>>>>
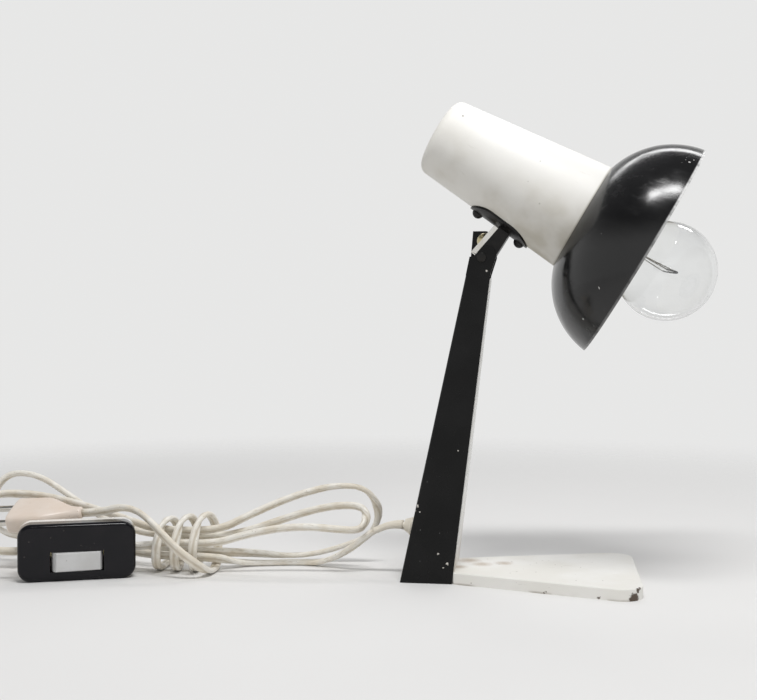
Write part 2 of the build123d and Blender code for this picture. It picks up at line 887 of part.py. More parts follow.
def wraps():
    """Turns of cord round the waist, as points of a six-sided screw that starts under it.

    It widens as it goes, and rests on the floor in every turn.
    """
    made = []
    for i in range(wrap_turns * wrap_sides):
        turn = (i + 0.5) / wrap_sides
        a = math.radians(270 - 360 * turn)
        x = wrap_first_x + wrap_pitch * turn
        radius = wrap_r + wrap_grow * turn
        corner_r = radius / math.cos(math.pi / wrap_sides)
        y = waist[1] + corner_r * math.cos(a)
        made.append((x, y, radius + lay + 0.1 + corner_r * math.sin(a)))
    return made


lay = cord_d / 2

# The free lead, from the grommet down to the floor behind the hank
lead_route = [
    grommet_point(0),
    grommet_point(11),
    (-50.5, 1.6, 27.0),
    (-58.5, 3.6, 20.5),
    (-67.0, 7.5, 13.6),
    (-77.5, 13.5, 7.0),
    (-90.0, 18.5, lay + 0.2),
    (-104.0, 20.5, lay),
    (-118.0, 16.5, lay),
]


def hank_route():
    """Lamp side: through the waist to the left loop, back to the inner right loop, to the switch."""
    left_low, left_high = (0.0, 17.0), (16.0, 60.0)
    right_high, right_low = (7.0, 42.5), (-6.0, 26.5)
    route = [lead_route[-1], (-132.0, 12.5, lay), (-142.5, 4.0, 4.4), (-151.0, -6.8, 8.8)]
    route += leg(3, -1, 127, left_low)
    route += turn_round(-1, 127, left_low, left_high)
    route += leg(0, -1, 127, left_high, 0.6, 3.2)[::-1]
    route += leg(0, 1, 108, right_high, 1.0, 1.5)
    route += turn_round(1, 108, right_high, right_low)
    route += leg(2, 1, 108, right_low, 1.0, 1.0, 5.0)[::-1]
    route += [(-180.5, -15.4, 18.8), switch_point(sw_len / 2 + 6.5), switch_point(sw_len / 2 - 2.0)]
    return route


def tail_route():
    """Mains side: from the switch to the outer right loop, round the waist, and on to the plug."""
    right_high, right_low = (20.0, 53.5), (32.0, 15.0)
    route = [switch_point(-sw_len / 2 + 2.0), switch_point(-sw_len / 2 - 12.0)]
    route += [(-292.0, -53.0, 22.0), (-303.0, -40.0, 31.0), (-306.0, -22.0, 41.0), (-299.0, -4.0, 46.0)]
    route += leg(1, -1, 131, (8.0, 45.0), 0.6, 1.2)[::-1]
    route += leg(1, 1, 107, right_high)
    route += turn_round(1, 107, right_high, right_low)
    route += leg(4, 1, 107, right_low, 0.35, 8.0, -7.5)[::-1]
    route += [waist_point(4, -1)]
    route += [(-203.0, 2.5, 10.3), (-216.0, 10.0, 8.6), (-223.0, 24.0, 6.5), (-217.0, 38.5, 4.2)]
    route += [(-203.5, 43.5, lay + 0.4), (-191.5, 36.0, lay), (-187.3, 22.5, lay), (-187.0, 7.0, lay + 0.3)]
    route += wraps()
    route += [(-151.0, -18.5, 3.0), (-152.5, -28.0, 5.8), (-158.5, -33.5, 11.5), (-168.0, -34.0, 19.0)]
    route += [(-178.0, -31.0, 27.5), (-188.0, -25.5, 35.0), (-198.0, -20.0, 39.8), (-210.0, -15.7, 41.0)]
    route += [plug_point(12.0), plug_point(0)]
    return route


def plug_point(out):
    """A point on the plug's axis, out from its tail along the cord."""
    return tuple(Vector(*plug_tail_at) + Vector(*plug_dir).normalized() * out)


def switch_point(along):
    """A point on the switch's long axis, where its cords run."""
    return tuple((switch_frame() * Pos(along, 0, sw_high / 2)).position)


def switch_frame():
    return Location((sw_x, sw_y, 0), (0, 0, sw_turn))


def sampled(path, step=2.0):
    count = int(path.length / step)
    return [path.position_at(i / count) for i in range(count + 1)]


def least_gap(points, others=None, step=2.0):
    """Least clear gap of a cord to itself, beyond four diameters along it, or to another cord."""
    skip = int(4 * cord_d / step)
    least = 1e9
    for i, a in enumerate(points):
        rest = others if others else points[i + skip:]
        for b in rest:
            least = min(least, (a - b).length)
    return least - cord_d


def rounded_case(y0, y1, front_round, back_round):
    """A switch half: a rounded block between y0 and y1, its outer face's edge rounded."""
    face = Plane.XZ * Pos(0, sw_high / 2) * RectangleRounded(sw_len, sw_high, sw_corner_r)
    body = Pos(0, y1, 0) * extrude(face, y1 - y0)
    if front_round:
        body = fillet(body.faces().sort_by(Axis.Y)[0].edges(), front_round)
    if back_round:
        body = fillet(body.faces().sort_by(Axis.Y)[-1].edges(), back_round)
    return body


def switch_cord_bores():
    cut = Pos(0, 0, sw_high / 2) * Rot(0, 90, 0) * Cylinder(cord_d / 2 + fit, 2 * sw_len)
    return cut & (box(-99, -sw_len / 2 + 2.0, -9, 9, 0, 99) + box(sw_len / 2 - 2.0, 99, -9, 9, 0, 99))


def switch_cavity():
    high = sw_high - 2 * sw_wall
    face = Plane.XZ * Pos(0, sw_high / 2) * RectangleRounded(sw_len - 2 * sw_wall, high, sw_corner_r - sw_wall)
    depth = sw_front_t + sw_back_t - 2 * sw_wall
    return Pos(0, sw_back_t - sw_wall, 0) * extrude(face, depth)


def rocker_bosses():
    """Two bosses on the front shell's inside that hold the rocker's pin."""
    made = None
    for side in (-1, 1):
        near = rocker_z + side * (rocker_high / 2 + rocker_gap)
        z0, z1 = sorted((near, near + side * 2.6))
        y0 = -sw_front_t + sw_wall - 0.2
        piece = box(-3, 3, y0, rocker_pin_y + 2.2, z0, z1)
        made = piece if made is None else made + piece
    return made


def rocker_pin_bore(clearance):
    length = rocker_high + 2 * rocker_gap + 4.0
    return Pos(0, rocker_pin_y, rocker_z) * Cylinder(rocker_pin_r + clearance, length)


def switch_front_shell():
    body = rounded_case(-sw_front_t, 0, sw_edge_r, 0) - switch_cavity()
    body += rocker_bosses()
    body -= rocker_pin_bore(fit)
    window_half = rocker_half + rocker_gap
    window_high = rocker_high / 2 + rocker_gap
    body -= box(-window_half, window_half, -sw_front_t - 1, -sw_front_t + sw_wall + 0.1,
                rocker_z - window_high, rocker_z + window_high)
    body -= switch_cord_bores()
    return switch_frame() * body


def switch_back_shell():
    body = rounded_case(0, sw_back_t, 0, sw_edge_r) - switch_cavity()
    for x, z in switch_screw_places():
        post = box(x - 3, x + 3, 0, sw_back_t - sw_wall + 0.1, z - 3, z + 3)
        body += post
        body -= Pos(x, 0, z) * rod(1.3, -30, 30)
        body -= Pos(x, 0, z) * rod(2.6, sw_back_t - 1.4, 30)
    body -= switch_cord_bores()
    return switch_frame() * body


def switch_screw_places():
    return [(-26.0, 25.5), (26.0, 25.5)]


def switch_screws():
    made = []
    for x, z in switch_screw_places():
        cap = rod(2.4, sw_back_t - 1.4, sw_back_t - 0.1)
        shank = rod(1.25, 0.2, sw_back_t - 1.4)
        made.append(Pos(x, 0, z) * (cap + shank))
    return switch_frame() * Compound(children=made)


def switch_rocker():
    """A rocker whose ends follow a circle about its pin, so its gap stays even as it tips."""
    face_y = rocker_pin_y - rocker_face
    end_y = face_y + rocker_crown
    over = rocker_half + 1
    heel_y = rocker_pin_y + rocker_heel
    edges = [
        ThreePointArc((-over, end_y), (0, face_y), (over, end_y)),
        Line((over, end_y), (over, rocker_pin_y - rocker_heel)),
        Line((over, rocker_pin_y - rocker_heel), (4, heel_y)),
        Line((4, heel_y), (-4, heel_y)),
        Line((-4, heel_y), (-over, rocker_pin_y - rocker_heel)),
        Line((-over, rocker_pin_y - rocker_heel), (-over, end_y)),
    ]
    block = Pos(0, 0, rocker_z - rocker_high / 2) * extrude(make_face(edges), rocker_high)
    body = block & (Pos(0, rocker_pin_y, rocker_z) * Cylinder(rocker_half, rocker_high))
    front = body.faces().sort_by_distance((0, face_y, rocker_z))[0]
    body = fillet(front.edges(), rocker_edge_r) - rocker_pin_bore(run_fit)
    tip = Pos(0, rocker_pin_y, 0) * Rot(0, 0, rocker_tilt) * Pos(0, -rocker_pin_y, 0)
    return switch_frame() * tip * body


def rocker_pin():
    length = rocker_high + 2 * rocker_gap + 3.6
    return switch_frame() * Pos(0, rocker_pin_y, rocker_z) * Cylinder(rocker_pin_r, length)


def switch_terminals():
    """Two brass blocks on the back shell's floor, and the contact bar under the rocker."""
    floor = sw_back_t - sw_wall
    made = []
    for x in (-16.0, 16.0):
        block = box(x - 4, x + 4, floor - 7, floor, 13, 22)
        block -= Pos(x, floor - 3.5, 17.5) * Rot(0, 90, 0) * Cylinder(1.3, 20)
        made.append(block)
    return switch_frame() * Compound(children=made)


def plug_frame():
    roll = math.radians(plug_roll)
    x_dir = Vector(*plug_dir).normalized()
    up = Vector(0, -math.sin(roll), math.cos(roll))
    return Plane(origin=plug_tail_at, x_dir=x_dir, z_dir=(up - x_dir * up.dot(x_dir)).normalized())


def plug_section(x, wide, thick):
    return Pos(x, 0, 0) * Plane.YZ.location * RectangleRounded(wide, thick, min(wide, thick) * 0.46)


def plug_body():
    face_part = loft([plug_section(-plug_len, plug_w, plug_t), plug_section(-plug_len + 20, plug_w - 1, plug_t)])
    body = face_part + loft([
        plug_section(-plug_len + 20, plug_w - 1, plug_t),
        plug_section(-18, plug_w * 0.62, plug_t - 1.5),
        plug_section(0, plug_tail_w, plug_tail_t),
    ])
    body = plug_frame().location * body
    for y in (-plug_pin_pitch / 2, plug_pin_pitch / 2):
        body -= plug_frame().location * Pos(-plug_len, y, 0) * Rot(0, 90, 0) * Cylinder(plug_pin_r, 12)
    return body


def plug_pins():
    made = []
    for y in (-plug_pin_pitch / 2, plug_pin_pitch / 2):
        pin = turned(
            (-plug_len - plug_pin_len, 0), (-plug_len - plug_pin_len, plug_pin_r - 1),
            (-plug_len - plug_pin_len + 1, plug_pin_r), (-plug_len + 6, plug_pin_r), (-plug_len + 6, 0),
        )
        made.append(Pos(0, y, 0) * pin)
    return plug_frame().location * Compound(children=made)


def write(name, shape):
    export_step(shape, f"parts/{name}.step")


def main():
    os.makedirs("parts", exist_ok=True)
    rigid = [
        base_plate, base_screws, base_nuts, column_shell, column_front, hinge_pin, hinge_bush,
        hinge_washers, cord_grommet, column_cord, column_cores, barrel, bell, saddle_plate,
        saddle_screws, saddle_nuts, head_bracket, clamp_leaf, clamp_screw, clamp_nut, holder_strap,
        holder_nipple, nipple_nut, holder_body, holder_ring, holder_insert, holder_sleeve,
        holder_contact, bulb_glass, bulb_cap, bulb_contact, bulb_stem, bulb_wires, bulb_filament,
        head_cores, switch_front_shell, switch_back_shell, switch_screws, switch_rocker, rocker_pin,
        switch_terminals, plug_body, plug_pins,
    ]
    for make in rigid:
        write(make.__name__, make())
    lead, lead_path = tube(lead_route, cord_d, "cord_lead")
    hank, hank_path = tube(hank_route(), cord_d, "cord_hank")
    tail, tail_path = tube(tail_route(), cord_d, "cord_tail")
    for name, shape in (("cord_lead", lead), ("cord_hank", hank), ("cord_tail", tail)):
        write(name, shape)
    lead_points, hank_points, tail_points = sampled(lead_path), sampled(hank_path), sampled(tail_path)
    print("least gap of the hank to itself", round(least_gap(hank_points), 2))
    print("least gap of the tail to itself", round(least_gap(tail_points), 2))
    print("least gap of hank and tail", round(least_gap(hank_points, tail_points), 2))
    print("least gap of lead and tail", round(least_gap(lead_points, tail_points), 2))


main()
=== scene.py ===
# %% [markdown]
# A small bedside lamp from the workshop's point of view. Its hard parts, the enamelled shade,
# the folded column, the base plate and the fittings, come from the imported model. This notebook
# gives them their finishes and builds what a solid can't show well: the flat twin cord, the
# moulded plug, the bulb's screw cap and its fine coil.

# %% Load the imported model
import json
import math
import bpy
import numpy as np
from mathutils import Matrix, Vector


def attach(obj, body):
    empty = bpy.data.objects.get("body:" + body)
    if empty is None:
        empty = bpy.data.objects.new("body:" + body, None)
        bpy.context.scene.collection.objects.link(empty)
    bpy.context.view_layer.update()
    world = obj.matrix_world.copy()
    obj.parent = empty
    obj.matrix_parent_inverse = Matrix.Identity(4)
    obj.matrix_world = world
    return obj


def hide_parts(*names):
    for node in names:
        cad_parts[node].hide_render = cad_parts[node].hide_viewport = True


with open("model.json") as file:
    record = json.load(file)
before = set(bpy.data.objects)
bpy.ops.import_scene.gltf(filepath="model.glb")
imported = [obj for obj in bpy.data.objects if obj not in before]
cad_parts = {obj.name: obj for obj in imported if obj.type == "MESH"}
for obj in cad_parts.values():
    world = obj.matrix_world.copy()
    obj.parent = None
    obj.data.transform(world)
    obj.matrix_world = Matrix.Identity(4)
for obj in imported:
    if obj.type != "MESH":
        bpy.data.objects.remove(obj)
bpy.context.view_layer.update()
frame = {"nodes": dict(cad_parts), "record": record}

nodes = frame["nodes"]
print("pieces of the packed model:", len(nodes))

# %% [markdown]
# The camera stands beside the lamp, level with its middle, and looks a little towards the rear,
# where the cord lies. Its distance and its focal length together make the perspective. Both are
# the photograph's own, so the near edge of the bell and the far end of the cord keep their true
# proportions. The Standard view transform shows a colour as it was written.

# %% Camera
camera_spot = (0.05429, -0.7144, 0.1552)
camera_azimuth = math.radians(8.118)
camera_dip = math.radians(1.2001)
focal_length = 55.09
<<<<
>>>>
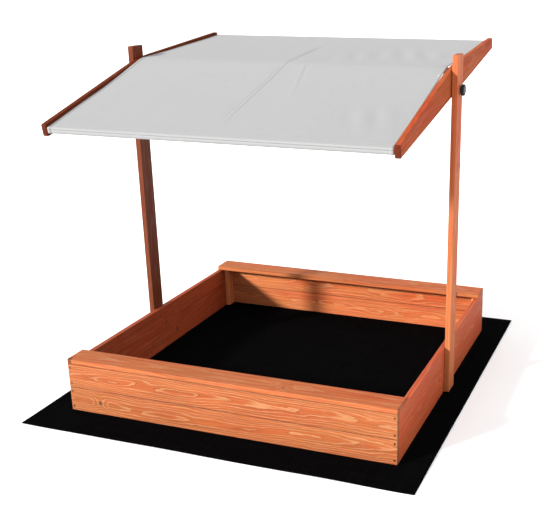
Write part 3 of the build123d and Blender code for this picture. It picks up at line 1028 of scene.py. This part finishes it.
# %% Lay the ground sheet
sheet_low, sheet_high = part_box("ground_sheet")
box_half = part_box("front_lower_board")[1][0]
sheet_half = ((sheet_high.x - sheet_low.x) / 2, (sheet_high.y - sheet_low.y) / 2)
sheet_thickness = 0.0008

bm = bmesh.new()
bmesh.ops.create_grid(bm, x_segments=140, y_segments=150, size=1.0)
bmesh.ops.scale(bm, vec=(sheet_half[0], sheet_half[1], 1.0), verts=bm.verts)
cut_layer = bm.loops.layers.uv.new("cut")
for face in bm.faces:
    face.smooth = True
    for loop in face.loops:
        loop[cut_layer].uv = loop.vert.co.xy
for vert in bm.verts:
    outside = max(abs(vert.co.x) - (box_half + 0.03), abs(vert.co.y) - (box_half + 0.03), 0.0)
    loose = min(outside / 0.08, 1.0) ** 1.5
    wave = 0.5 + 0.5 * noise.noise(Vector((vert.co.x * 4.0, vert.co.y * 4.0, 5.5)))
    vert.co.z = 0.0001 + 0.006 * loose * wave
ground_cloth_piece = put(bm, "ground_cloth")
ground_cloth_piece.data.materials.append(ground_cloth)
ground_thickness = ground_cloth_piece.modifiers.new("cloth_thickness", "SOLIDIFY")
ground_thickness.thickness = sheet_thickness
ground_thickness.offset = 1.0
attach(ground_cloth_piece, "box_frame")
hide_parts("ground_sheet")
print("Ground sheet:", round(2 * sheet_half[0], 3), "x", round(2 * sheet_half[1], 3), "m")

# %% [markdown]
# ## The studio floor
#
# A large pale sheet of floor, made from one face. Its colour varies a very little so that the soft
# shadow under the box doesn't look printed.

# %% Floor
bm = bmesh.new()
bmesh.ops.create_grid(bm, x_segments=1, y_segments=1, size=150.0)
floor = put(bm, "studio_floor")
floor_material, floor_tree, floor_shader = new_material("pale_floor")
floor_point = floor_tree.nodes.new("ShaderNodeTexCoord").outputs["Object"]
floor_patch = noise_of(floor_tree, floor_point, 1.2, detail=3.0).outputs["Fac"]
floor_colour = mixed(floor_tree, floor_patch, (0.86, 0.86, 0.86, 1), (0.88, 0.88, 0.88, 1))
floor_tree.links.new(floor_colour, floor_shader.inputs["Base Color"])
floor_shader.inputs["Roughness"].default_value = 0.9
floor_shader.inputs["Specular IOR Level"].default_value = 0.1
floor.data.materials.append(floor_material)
<<<<
Task goal = The lines above from the one containing "round(least_gap(hank_points, tail_points), 2))" through the one containing "record = json.load(file)" are to be set down exactly, and no others.

Finished exercise =
    print("least gap of hank and tail", round(least_gap(hank_points, tail_points), 2))
    print("least gap of lead and tail", round(least_gap(lead_points, tail_points), 2))


main()
=== scene.py ===
# %% [markdown]
# A small bedside lamp from the workshop's point of view. Its hard parts, the enamelled shade,
# the folded column, the base plate and the fittings, come from the imported model. This notebook
# gives them their finishes and builds what a solid can't show well: the flat twin cord, the
# moulded plug, the bulb's screw cap and its fine coil.

# %% Load the imported model
import json
import math
import bpy
import numpy as np
from mathutils import Matrix, Vector


def attach(obj, body):
    empty = bpy.data.objects.get("body:" + body)
    if empty is None:
        empty = bpy.data.objects.new("body:" + body, None)
        bpy.context.scene.collection.objects.link(empty)
    bpy.context.view_layer.update()
    world = obj.matrix_world.copy()
    obj.parent = empty
    obj.matrix_parent_inverse = Matrix.Identity(4)
    obj.matrix_world = world
    return obj


def hide_parts(*names):
    for node in names:
        cad_parts[node].hide_render = cad_parts[node].hide_viewport = True


with open("model.json") as file:
    record = json.load(file)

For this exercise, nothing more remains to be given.